Data shown>
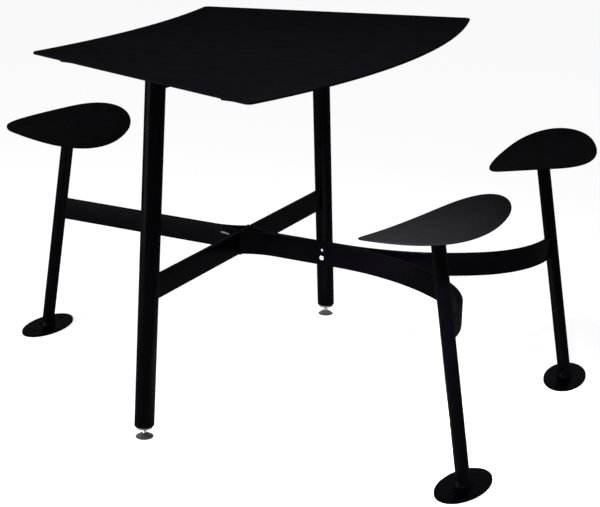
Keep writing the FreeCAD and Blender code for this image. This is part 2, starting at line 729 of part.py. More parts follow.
def make_seat(seat):
    """What turns with one seat, and what it turns in, down its post's axis."""
    pivot = TABLE, SEATS[seat], frame(f"tan(post_lean) * {POST_RISE}", "0", POST_RISE,
                                      "rotationy(post_lean)")
    turned = *pivot, frame(turn=f"rotationz({seat}_seat_turn)")

    outside = roll(f"{seat}_roll_outside", "seat_roll_radius + seat_thick")
    band = cut(f"{seat}_roll", outside, roll(f"{seat}_roll_inside", "seat_roll_radius"))
    shell = boolean("Common", f"{seat}_shell", seat_outline(f"{seat}_outline"), band)
    keep(shell, f"{seat}_seat_shell", *turned)

    blank = disc(f"{seat}_bracket_blank", "bracket_dia", "2 * (bracket_thick + seat_thick)",
                 frame(z=HUB_TOP))
    curve = roll(f"{seat}_bracket_curve", "seat_roll_radius + seat_thick")
    taps = [
        disc(f"{seat}_tap_{i}", "seat_screw_dia", "seat_screw_grip", *place, frame(z=HUB_TOP))
        for i, place in enumerate(screw_places())
    ]
    bracket = cut(f"{seat}_bracket", blank, curve, *taps)
    keep(bracket, f"{seat}_seat_bracket", *turned)

    flange = disc(f"{seat}_hub_flange", "hub_dia", "hub_thick", frame(z=HUB_BASE))
    spindle = disc(f"{seat}_spindle", "spindle_dia", f"({HUB_BASE} - {SPINDLE_END})",
                   frame(z=SPINDLE_END))
    groove_dia = "(spindle_dia - 2 * ring_groove_depth)"
    groove = ring(f"{seat}_groove", "2 * spindle_dia", groove_dia, "ring_thick",
                  frame(z=f"{RING_TOP} - ring_thick"))
    hole_dia = "(seat_screw_dia + 2 * seat_screw_play)"
    holes = [
        disc(f"{seat}_hub_hole_{i}", hole_dia, "hub_thick", *place, frame(z=HUB_BASE))
        for i, place in enumerate(screw_places())
    ]
    hub = cut(f"{seat}_hub", fuse(f"{seat}_hub_whole", flange, spindle), groove, *holes)
    keep(hub, f"{seat}_seat_hub", *turned)

    screws = []
    for i, place in enumerate(screw_places()):
        shank = disc(f"{seat}_screw_shank_{i}", "seat_screw_dia",
                     "hub_thick + seat_screw_grip", frame(z=HUB_BASE))
        head = disc(f"{seat}_screw_head_{i}", "screw_head_dia", "screw_head_thick",
                    frame(z=f"{HUB_BASE} - screw_head_thick"))
        screws.append(put(fuse(f"{seat}_screw_{i}", shank, head), *place))
    keep(group(f"{seat}_screws", *screws), f"{seat}_seat_screws", *turned)

    retainer = ring(f"{seat}_ring", "ring_dia", groove_dia, "ring_thick")
    ring_place = frame(z=f"{RING_TOP} - ring_thick")
    keep(retainer, f"{seat}_retaining_ring", *turned, ring_place)

    bore = "(spindle_dia + 2 * spindle_play)"
    washer = ring(f"{seat}_washer", "post_dia", bore, "thrust_thick")
    keep(washer, f"{seat}_thrust_washer", *pivot, frame(z=BUSH_TOP))
    barrel = disc(f"{seat}_bush_barrel", POST_INNER_DIA, "bush_length + bush_flange",
                  frame(z=f"{POST_TOP} - bush_length"))
    brim = disc(f"{seat}_bush_brim", "post_dia", "bush_flange", frame(z=POST_TOP))
    through = disc(f"{seat}_bush_bore", bore, "2 * bush_length + bush_flange",
                   frame(z=f"{POST_TOP} - 1.5 * bush_length"))
    upper = cut(f"{seat}_bush", fuse(f"{seat}_bush_whole", barrel, brim), through)
    keep(upper, f"{seat}_upper_bush", *pivot)
    lower = ring(f"{seat}_low_bush", POST_INNER_DIA, bore, "bush_length")
    keep(lower, f"{seat}_lower_bush", *pivot, frame(z=LOWER_BUSH_END))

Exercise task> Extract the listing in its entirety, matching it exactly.

The result>
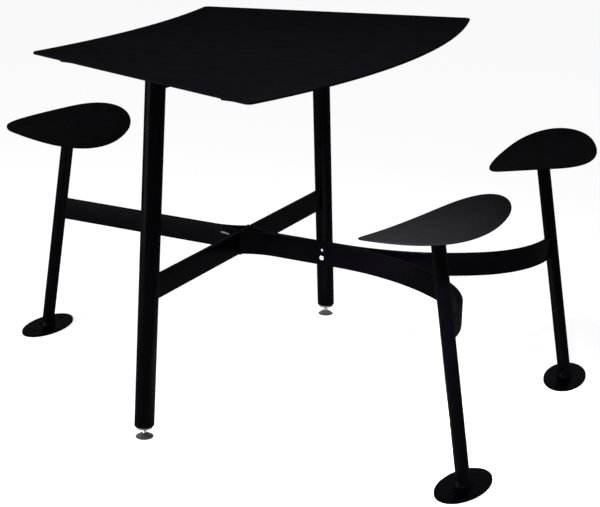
Keep writing the FreeCAD and Blender code for this image. This is part 2, starting at line 729 of part.py. More parts follow.
def make_seat(seat):
    """What turns with one seat, and what it turns in, down its post's axis."""
    pivot = TABLE, SEATS[seat], frame(f"tan(post_lean) * {POST_RISE}", "0", POST_RISE,
                                      "rotationy(post_lean)")
    turned = *pivot, frame(turn=f"rotationz({seat}_seat_turn)")

    outside = roll(f"{seat}_roll_outside", "seat_roll_radius + seat_thick")
    band = cut(f"{seat}_roll", outside, roll(f"{seat}_roll_inside", "seat_roll_radius"))
    shell = boolean("Common", f"{seat}_shell", seat_outline(f"{seat}_outline"), band)
    keep(shell, f"{seat}_seat_shell", *turned)

    blank = disc(f"{seat}_bracket_blank", "bracket_dia", "2 * (bracket_thick + seat_thick)",
                 frame(z=HUB_TOP))
    curve = roll(f"{seat}_bracket_curve", "seat_roll_radius + seat_thick")
    taps = [
        disc(f"{seat}_tap_{i}", "seat_screw_dia", "seat_screw_grip", *place, frame(z=HUB_TOP))
        for i, place in enumerate(screw_places())
    ]
    bracket = cut(f"{seat}_bracket", blank, curve, *taps)
    keep(bracket, f"{seat}_seat_bracket", *turned)

    flange = disc(f"{seat}_hub_flange", "hub_dia", "hub_thick", frame(z=HUB_BASE))
    spindle = disc(f"{seat}_spindle", "spindle_dia", f"({HUB_BASE} - {SPINDLE_END})",
                   frame(z=SPINDLE_END))
    groove_dia = "(spindle_dia - 2 * ring_groove_depth)"
    groove = ring(f"{seat}_groove", "2 * spindle_dia", groove_dia, "ring_thick",
                  frame(z=f"{RING_TOP} - ring_thick"))
    hole_dia = "(seat_screw_dia + 2 * seat_screw_play)"
    holes = [
        disc(f"{seat}_hub_hole_{i}", hole_dia, "hub_thick", *place, frame(z=HUB_BASE))
        for i, place in enumerate(screw_places())
    ]
    hub = cut(f"{seat}_hub", fuse(f"{seat}_hub_whole", flange, spindle), groove, *holes)
    keep(hub, f"{seat}_seat_hub", *turned)

    screws = []
    for i, place in enumerate(screw_places()):
        shank = disc(f"{seat}_screw_shank_{i}", "seat_screw_dia",
                     "hub_thick + seat_screw_grip", frame(z=HUB_BASE))
        head = disc(f"{seat}_screw_head_{i}", "screw_head_dia", "screw_head_thick",
                    frame(z=f"{HUB_BASE} - screw_head_thick"))
        screws.append(put(fuse(f"{seat}_screw_{i}", shank, head), *place))
    keep(group(f"{seat}_screws", *screws), f"{seat}_seat_screws", *turned)

    retainer = ring(f"{seat}_ring", "ring_dia", groove_dia, "ring_thick")
    ring_place = frame(z=f"{RING_TOP} - ring_thick")
    keep(retainer, f"{seat}_retaining_ring", *turned, ring_place)

    bore = "(spindle_dia + 2 * spindle_play)"
    washer = ring(f"{seat}_washer", "post_dia", bore, "thrust_thick")
    keep(washer, f"{seat}_thrust_washer", *pivot, frame(z=BUSH_TOP))
    barrel = disc(f"{seat}_bush_barrel", POST_INNER_DIA, "bush_length + bush_flange",
                  frame(z=f"{POST_TOP} - bush_length"))
    brim = disc(f"{seat}_bush_brim", "post_dia", "bush_flange", frame(z=POST_TOP))
    through = disc(f"{seat}_bush_bore", bore, "2 * bush_length + bush_flange",
                   frame(z=f"{POST_TOP} - 1.5 * bush_length"))
    upper = cut(f"{seat}_bush", fuse(f"{seat}_bush_whole", barrel, brim), through)
    keep(upper, f"{seat}_upper_bush", *pivot)
    lower = ring(f"{seat}_low_bush", POST_INNER_DIA, bore, "bush_length")
    keep(lower, f"{seat}_lower_bush", *pivot, frame(z=LOWER_BUSH_END))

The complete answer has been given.